* Instructions for the task *
Print all the data, keeping every line exactly as it is.

···

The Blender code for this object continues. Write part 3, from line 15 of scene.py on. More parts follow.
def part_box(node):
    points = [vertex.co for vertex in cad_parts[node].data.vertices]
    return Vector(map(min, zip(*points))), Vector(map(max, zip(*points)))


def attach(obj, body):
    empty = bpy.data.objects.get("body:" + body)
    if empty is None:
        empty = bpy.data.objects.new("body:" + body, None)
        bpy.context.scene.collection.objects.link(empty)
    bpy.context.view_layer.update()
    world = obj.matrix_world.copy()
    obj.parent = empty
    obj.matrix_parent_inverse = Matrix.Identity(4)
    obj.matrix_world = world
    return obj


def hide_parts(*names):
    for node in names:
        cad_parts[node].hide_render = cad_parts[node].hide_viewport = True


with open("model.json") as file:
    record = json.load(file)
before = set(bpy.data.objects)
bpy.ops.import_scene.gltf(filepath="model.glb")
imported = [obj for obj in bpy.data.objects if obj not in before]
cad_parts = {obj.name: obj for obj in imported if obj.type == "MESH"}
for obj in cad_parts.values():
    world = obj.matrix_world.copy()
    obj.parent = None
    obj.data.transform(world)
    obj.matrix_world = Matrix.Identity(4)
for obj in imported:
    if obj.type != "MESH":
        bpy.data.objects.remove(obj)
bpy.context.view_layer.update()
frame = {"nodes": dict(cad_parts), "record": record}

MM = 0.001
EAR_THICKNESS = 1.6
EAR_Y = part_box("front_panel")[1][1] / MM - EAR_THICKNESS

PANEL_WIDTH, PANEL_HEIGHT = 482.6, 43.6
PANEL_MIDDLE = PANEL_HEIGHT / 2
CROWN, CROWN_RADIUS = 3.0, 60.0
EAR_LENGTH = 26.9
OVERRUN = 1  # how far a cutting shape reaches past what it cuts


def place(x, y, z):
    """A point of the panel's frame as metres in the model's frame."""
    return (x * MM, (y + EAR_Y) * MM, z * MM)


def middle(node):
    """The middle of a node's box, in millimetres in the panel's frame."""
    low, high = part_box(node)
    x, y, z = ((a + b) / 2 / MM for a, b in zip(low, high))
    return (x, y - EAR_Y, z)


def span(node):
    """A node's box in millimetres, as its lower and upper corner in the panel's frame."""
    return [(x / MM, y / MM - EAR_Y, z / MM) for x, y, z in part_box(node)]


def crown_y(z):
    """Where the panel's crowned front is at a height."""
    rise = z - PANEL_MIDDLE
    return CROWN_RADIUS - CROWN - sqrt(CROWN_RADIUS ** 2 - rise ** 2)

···

* Task solution *
The Blender code for this object continues. Write part 3, from line 15 of scene.py on. More parts follow.
def part_box(node):
    points = [vertex.co for vertex in cad_parts[node].data.vertices]
    return Vector(map(min, zip(*points))), Vector(map(max, zip(*points)))


def attach(obj, body):
    empty = bpy.data.objects.get("body:" + body)
    if empty is None:
        empty = bpy.data.objects.new("body:" + body, None)
        bpy.context.scene.collection.objects.link(empty)
    bpy.context.view_layer.update()
    world = obj.matrix_world.copy()
    obj.parent = empty
    obj.matrix_parent_inverse = Matrix.Identity(4)
    obj.matrix_world = world
    return obj


def hide_parts(*names):
    for node in names:
        cad_parts[node].hide_render = cad_parts[node].hide_viewport = True


with open("model.json") as file:
    record = json.load(file)
before = set(bpy.data.objects)
bpy.ops.import_scene.gltf(filepath="model.glb")
imported = [obj for obj in bpy.data.objects if obj not in before]
cad_parts = {obj.name: obj for obj in imported if obj.type == "MESH"}
for obj in cad_parts.values():
    world = obj.matrix_world.copy()
    obj.parent = None
    obj.data.transform(world)
    obj.matrix_world = Matrix.Identity(4)
for obj in imported:
    if obj.type != "MESH":
        bpy.data.objects.remove(obj)
bpy.context.view_layer.update()
frame = {"nodes": dict(cad_parts), "record": record}

MM = 0.001
EAR_THICKNESS = 1.6
EAR_Y = part_box("front_panel")[1][1] / MM - EAR_THICKNESS

PANEL_WIDTH, PANEL_HEIGHT = 482.6, 43.6
PANEL_MIDDLE = PANEL_HEIGHT / 2
CROWN, CROWN_RADIUS = 3.0, 60.0
EAR_LENGTH = 26.9
OVERRUN = 1  # how far a cutting shape reaches past what it cuts


def place(x, y, z):
    """A point of the panel's frame as metres in the model's frame."""
    return (x * MM, (y + EAR_Y) * MM, z * MM)


def middle(node):
    """The middle of a node's box, in millimetres in the panel's frame."""
    low, high = part_box(node)
    x, y, z = ((a + b) / 2 / MM for a, b in zip(low, high))
    return (x, y - EAR_Y, z)


def span(node):
    """A node's box in millimetres, as its lower and upper corner in the panel's frame."""
    return [(x / MM, y / MM - EAR_Y, z / MM) for x, y, z in part_box(node)]


def crown_y(z):
    """Where the panel's crowned front is at a height."""
    rise = z - PANEL_MIDDLE
    return CROWN_RADIUS - CROWN - sqrt(CROWN_RADIUS ** 2 - rise ** 2)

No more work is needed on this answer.